[Exercise aim] Look through the material below and copy exactly the lines from the line with "make_tongue_label(grid, lining)" to the line with "obj.matrix_world = Matrix.Identity(4)", those two lines included.

* Begin Dataset section *

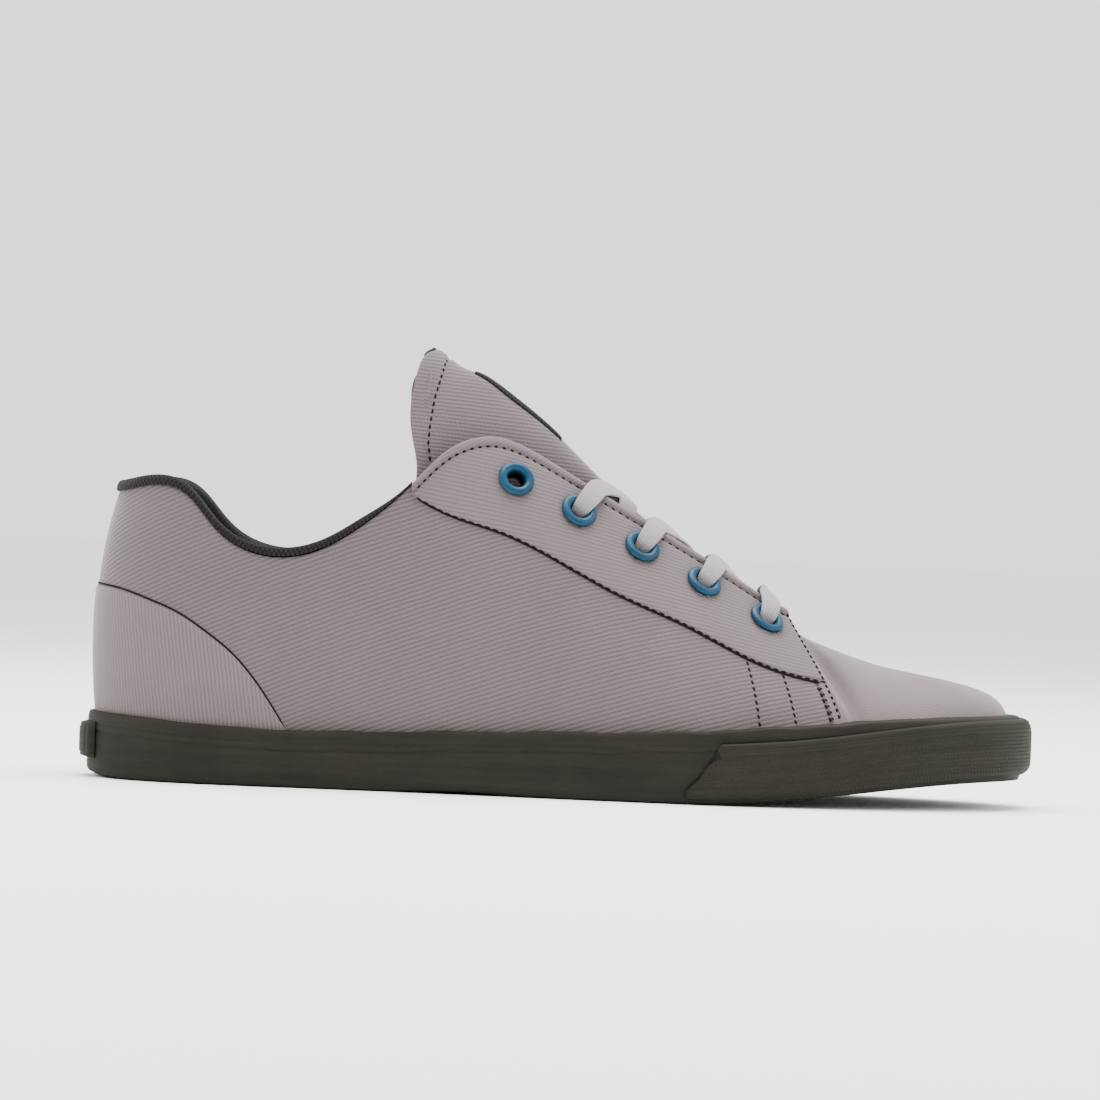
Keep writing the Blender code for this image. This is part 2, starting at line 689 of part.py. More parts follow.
def eyelet_frames(side):
    """Centre, outward direction and direction to the throat's edge at each eyelet, on the quarter."""
    frames = []
    for turn in turn_of(np.linspace(EYELET_FIRST, EYELET_LAST, EYELETS_A_SIDE)):
        up = float(up_below_edge(turn, EYELET_INSET, side))
        centre = skin(turn, up, side)
        outward = skin(turn, up, side, 0.001) - centre
        edgewards = skin(turn, up + 0.01, side) - centre
        frames.append((turn, centre, outward / np.linalg.norm(outward), edgewards / np.linalg.norm(edgewards)))
    return frames


def ring_round(centre, axis, profile, steps):
    """Points of a closed profile of radius and height turned round an axis."""
    across = np.cross(axis, [1.0, 0.0, 0.0])
    across /= np.linalg.norm(across)
    beside = np.cross(axis, across)
    angles = np.arange(steps) * 2 * math.pi / steps
    spokes = np.cos(angles)[:, None] * across + np.sin(angles)[:, None] * beside
    profile = np.asarray(profile)
    return centre + profile[None, :, :1] * spokes[:, None, :] + profile[None, :, 1:] * axis


def make_eyelet(name, centre, axis, metal):
    base = OVERLAY + 2.5 * GAP
    profile = [
        (EYELET_BARREL, -WALL),
        (EYELET_BARREL, base),
        (EYELET_RADIUS, base),
        (0.80 * EYELET_RADIUS, base + EYELET_RISE),
        (EYELET_HOLE, base + 0.6 * EYELET_RISE),
        (EYELET_HOLE, -WALL),
    ]
    return loft(name, ring_round(centre, axis, profile, EYELET_SIDES), metal, closed=True)


def punch_holes(target, frames, name):
    """Cut a hole for each eyelet's barrel through a piece."""
    points, faces = [], []
    for _, centre, axis, _ in frames:
        profile = [(EYELET_BARREL + GAP, -2 * WALL), (EYELET_BARREL + GAP, 3 * OVERLAY)]
        ends = ring_round(centre, axis, profile, EYELET_SIDES)
        low = list(range(len(points), len(points) + EYELET_SIDES))
        high = [i + EYELET_SIDES for i in low]
        points += list(ends[:, 0]) + list(ends[:, 1])
        faces += [low[::-1], high]
        faces += [list(quad) for quad in zip(low, low[1:] + low[:1], high[1:] + high[:1], high)]
    cutter = make(name, points, faces, target.data.materials[0])
    cutter.hide_render = True
    cutter.display_type = "WIRE"
    cut = target.modifiers.new("eyelet_holes", "BOOLEAN")
    cut.operation = "DIFFERENCE"
    cut.solver = "EXACT"
    cut.object = cutter


def tongue_grid():
    """Rows of points over the front of the tongue, from under the vamp up to its tip."""
    rows, thickness = [], []
    under = -(WALL + TONGUE_TUCK)
    laced = -(WALL + LACE_THICKNESS + LACE_ROOM)
    for foot, share in ((0.850, 0.25), (0.832, 0.30)):
        turn = turn_of(foot)
        edges = [[skin(turn, up, side, under) for up in (0.86, 0.94)] for side in (LATERAL, MEDIAL)]
        centre = skin(turn, 1.0, LATERAL, under) * (1, 0, 1)
        rows.append([*edges[0], centre, *edges[1][::-1]])
        thickness.append(share)
    for foot, along, height, share in np.transpose(list(TONGUE_LACED.values())):
        turn = turn_of(foot)
        low = 0.86 - 0.12 * smoothstep(0.80, 0.70, foot)
        edges = [[skin(turn, up, side, laced) for up in (low, 1.0)] for side in (LATERAL, MEDIAL)]
        centre = np.array([along * SOLE_LENGTH, 0, height * INSTEP_HEIGHT])
        rows.append([*edges[0], centre, *edges[1][::-1]])
        thickness.append(share)
    for row in np.transpose(list(TONGUE_FREE.values())):
        centre = np.array([row[0] * SOLE_LENGTH, 0, row[1] * TONGUE_HEIGHT])
        beside = np.array([row[2] * SOLE_LENGTH, row[3] * BALL_WIDTH, row[4] * TONGUE_HEIGHT])
        edge = np.array([row[5] * SOLE_LENGTH, row[6] * BALL_WIDTH, row[7] * TONGUE_HEIGHT])
        flip = (1, -1, 1)
        rows.append([edge * flip, beside * flip, centre, beside, edge])
        thickness.append(row[8])
    rows = np.array(rows)
    down = np.linspace(0, len(rows) - 1, TONGUE_ROWS)
    across = np.linspace(0, 4, TONGUE_POINTS)
    stations = np.arange(len(rows), dtype=float)
    tall = np.array([[spline(stations, rows[:, c, k], down) for k in range(3)] for c in range(5)])
    wide = np.array([[spline(np.arange(5.0), tall[:, k, r], across) for k in range(3)] for r in range(len(down))])
    return np.swapaxes(wide, 1, 2), np.interp(down, stations, thickness)


def normals_of(grid):
    along = np.gradient(grid, axis=0)
    across = np.gradient(grid, axis=1)
    normal = np.cross(across, along)
    return normal / np.linalg.norm(normal, axis=-1, keepdims=True)


def make_tongue(fabric):
    grid, thickness = tongue_grid()
    share = np.abs(np.linspace(-1, 1, TONGUE_POINTS))
    taper = 1 - 0.6 * share**3
    depth = TONGUE_THICKNESS * thickness[:, None] * taper
    below = grid - normals_of(grid) * depth[..., None]
    return loft("tongue", np.concatenate([grid, below[:, ::-1]], 1), fabric), grid


def over_tongue(grid, along, out):
    """The point of the tongue's front at a place in plan, and the direction it faces there."""

    def height(where, aside):
        spots = np.array([[np.interp(aside, row[:, 1], row[:, k]) for k in (0, 2)] for row in grid])
        spots = spots[np.argsort(spots[:, 0])]
        return float(np.interp(where, spots[:, 0], spots[:, 1]))

    near = 0.002
    ahead = (height(along + near, out) - height(along - near, out)) / (2 * near)
    aside = (height(along, out + near) - height(along, out - near)) / (2 * near)
    facing = np.array([-ahead, -aside, 1.0])
    return np.array([along, out, height(along, out)]), facing / np.linalg.norm(facing)


def make_tongue_label(grid, fabric):
    """A flat patch laid over the tongue's front."""
    rows = []
    for along in np.linspace(LABEL_ENDS[0], LABEL_ENDS[1], 5) * SOLE_LENGTH:
        spots = [over_tongue(grid, along, out) for out in np.linspace(-0.5, 0.5, 9) * LABEL_WIDTH]
        under = [point + facing * 2.5 * GAP for point, facing in spots]
        over = [point + facing * (2.5 * GAP + LABEL_THICKNESS) for point, facing in spots]
        rows.append(under + over[::-1])
    return loft("tongue_label", rows, fabric)


def strap(name, points, flats, widths, cloth):
    """A flat lace through points, each with the direction its face looks and its width."""
    steps = np.arange(len(points), dtype=float)
    fine = np.linspace(0, len(points) - 1, 2 * len(points) - 1)
    path = np.array([spline(steps, np.array(points)[:, k], fine) for k in range(3)]).T
    flat = np.array([np.interp(fine, steps, np.array(flats)[:, k]) for k in range(3)]).T
    width = np.interp(fine, steps, widths)
    tangent = np.gradient(path, axis=0)
    tangent /= np.linalg.norm(tangent, axis=1, keepdims=True)
    across = np.cross(tangent, flat)
    across /= np.linalg.norm(across, axis=1, keepdims=True)
    facing = np.cross(across, tangent)
    shape = ((-0.5, 0), (-0.36, 0.5), (0.36, 0.5), (0.5, 0), (0.36, -0.5), (-0.36, -0.5))
    sections = [path + across * (width * a)[:, None] + facing * LACE_THICKNESS * b for a, b in shape]
    return loft(name, np.stack(sections, 1), cloth)


def lace_start(frame, side):
    """A lace's way out of an eyelet: from inside its barrel, over its flange, to the throat's edge."""
    turn, centre, outward, edgewards = frame
    ring = OVERLAY + 2.5 * GAP + EYELET_RISE
    lay = LACE_THICKNESS / 2 + GAP
    points = [
        centre,
        centre + outward * (ring + 0.2 * LACE_THICKNESS),
        centre + outward * (ring + lay) + edgewards * 1.1 * EYELET_RADIUS,
    ]
    return points, [-edgewards, outward - 0.6 * edgewards, outward], [0.5, 0.62, 0.85]


def over_edge(turn, side, up, stand):
    """A point a little way off the eyestay near the throat's edge, and the direction it faces."""
    point = skin(turn, up, side)
    facing = (skin(turn, 0.98, side, 0.001) - skin(turn, 0.98, side)) * 1000
    return point + facing * stand, facing


def lace_route(frame, other, side, crossing, grid, above):
    """One strap: out of an eyelet, over the throat's edge, across the tongue and under the far eyestay."""
    points, flats, widths = lace_start(frame, side)
    lay = LACE_THICKNESS / 2 + GAP
    turn, far_turn = frame[0], other[0]
    edge = over_edge(turn + 0.22 * (far_turn - turn), side, 1.0, OVERLAY + 3 * GAP + 2.2 * lay)
    far_edge = over_edge(turn + 0.80 * (far_turn - turn), -side, 1.0, -(WALL + 0.5 * LACE_ROOM + 0.5 * LACE_THICKNESS))
    stand = lay + 0.8 * above * LACE_THICKNESS
    middle, facing = over_tongue(grid, crossing, 0.0)
    reach = abs(far_edge[0][1])
    beyond = crossing + 0.5 * (far_edge[0][0] - crossing)
    aside, aside_facing = over_tongue(grid, beyond, -side * 0.55 * reach)
    points += [edge[0], middle + facing * stand, aside + aside_facing * (lay + GAP), far_edge[0]]
    points.append(other[1] - other[2] * (WALL + lay + GAP))
    flats += [edge[1], facing, aside_facing, far_edge[1], other[2]]
    return points, flats, np.array(widths + [1.0, 1.0, 1.0, 1.0, 0.8]) * LACE_WIDTH


def make_laces(lateral, medial, grid, cloth):
    """The crossings between the eyelets, and the bar across the lowest pair."""
    for number in range(1, EYELETS_A_SIDE - 1):
        crossing = (lateral[number][1][0] + lateral[number + 1][1][0]) / 2 + CROSSING_AHEAD
        name = f"lace_crossing_{number}"
        route = lace_route(lateral[number], medial[number + 1], LATERAL, crossing, grid, 1)
        over = strap(name, *route, cloth)
        route = lace_route(medial[number], lateral[number + 1], MEDIAL, crossing, grid, 0)
        under = strap(name + "_under", *route, cloth)
        under.hide_render = True
        under.display_type = "WIRE"
        join = over.modifiers.new("join", "BOOLEAN")
        join.operation = "UNION"
        join.solver = "EXACT"
        join.object = under
    halves = []
    for side, frame in ((LATERAL, lateral[-1]), (MEDIAL, medial[-1])):
        points, flats, widths = lace_start(frame, side)
        edge, facing = over_edge(frame[0] + 0.004, side, 1.0, OVERLAY + 3 * GAP + LACE_THICKNESS)
        halves.append((points + [edge], flats + [facing], widths + [1.0]))
    ends = (halves[0][0][-1] + halves[1][0][-1]) / 2
    middle, facing = over_tongue(grid, ends[0], 0.0)
    middle = middle + facing * (LACE_THICKNESS / 2 + GAP)
    middle[2] = max(middle[2], ends[2])
    points = halves[0][0] + [middle] + halves[1][0][::-1]
    flats = halves[0][1] + [facing] + halves[1][1][::-1]
    widths = np.array(halves[0][2] + [1.0] + halves[1][2][::-1]) * LACE_WIDTH
    return strap("lace_bar", points, flats, widths, cloth)


def clear_scene():
    for old in list(bpy.data.objects):
        bpy.data.objects.remove(old, do_unlink=True)


def main():
    clear_scene()
    canvas = material("grey_twill", (0.31, 0.27, 0.28), 0.9)
    rubber = material("olive_rubber", (0.045, 0.040, 0.030), 0.55)
    lining = material("charcoal_lining", (0.032, 0.028, 0.028), 0.95)
    foam = material("midsole_foam", (0.35, 0.33, 0.30), 0.9)
    cloth = material("lace_cotton", (0.52, 0.49, 0.50), 0.85)
    metal = material("blue_enamel", (0.014, 0.19, 0.40), 0.25)
    make_outsole(rubber)
    make_midsole(foam)
    make_insole(lining)
    make_foxing(rubber)
    make_toe_bumper(rubber)
    make_heel_badge(rubber)
    upper = make_upper(canvas)
    make_collar_lining(lining)
    tongue, grid = make_tongue(canvas)
    make_tongue_label(grid, lining)
    for side, word in ((LATERAL, "lateral"), (MEDIAL, "medial")):
        frames = eyelet_frames(side)
        eyestay = make_eyestay("eyestay_" + word, side, canvas)
        punch_holes(upper, frames, "upper_holes_" + word)
        punch_holes(eyestay, frames, "eyestay_holes_" + word)
        for number, (_, centre, axis, _) in enumerate(frames, 1):
            make_eyelet(f"eyelet_{word}_{number}", centre, axis, metal)
    make_laces(eyelet_frames(LATERAL), eyelet_frames(MEDIAL), grid, cloth)


main()
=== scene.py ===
import math

import bpy
import numpy as np
from mathutils import Matrix, Vector


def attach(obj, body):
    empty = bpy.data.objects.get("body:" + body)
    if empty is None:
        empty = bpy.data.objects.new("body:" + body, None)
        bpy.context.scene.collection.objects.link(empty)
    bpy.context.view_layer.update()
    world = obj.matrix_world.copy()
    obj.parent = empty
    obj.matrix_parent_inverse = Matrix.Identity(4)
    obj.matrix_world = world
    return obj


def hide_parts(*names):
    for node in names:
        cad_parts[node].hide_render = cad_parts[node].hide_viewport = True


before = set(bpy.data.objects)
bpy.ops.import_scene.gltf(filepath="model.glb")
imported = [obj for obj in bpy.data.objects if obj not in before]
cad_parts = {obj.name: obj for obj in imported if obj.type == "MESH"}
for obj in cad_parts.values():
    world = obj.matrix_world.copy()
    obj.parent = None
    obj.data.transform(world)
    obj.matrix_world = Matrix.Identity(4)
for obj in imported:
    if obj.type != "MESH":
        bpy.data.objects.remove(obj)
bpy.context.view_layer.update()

# A right shoe, empty on its sole, toe along +X. Every shape below is a surface over two parameters: turn
# runs from heel (0) to toe (1) on each side, and up runs from the sole (0) to the top edge (1)
print("shoe: frame loaded")

# Sizes of the last and the sole, in metres, as the frame's solids have them
last = dict(
    soleLength=0.2945, ballWidth=0.1040, heelRest=0.0440, heelHeight=0.0905, collarLow=0.0704,
    instepHeight=0.1095, vampHeight=0.0545, tongueHeight=0.1378, outsole=0.0060, midsole=0.0050,
    toeSpring=0.0092, archRise=0.0008, heelBevel=0.0014, foxingHeight=0.0190, foxingSide=0.0018,
    foxingToe=0.0032, wall=0.0022, seamStep=0.0007, tuck=0.0018, gap=0.0003,
)
lateral, medial = -1, 1  # the two sides, as the sign of Y
collarFront, quarterEdge, throatEnd = 0.345, 0.805, 0.828  # places along the foot, heel 0, toe 1


# One array for each named column of a table
def table(names, *rows):
    return dict(zip(names.split(), np.array(rows, float).T))


# Plan of the sole: across for along, as shares of the ball's width and of the length
outlineTable = table(
    "along lateral medial",
    (0.00, 0.000, 0.000), (0.04, -0.238, 0.238), (0.12, -0.350, 0.345), (0.22, -0.375, 0.360),
    (0.33, -0.395, 0.335), (0.45, -0.440, 0.335), (0.56, -0.485, 0.385), (0.68, -0.505, 0.475),
    (0.76, -0.482, 0.492), (0.84, -0.422, 0.466), (0.91, -0.325, 0.398), (0.96, -0.220, 0.302),
    (1.00, 0.045, 0.045),
)
# Height of the foxing's top edge as a share of its height at the side
foxingTable = table(
    "along height",
    (0.00, 1.09), (0.05, 1.05), (0.13, 0.97), (0.24, 0.93), (0.42, 1.03), (0.58, 1.12), (0.75, 1.30),
    (0.88, 1.47), (1.00, 1.54),
)
heelH, lowH, instepH, vampH = last["heelHeight"], last["collarLow"], last["instepHeight"], last["vampHeight"]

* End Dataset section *

[Response to the task]
    make_tongue_label(grid, lining)
    for side, word in ((LATERAL, "lateral"), (MEDIAL, "medial")):
        frames = eyelet_frames(side)
        eyestay = make_eyestay("eyestay_" + word, side, canvas)
        punch_holes(upper, frames, "upper_holes_" + word)
        punch_holes(eyestay, frames, "eyestay_holes_" + word)
        for number, (_, centre, axis, _) in enumerate(frames, 1):
            make_eyelet(f"eyelet_{word}_{number}", centre, axis, metal)
    make_laces(eyelet_frames(LATERAL), eyelet_frames(MEDIAL), grid, cloth)


main()
=== scene.py ===
import math

import bpy
import numpy as np
from mathutils import Matrix, Vector


def attach(obj, body):
    empty = bpy.data.objects.get("body:" + body)
    if empty is None:
        empty = bpy.data.objects.new("body:" + body, None)
        bpy.context.scene.collection.objects.link(empty)
    bpy.context.view_layer.update()
    world = obj.matrix_world.copy()
    obj.parent = empty
    obj.matrix_parent_inverse = Matrix.Identity(4)
    obj.matrix_world = world
    return obj


def hide_parts(*names):
    for node in names:
        cad_parts[node].hide_render = cad_parts[node].hide_viewport = True


before = set(bpy.data.objects)
bpy.ops.import_scene.gltf(filepath="model.glb")
imported = [obj for obj in bpy.data.objects if obj not in before]
cad_parts = {obj.name: obj for obj in imported if obj.type == "MESH"}
for obj in cad_parts.values():
    world = obj.matrix_world.copy()
    obj.parent = None
    obj.data.transform(world)
    obj.matrix_world = Matrix.Identity(4)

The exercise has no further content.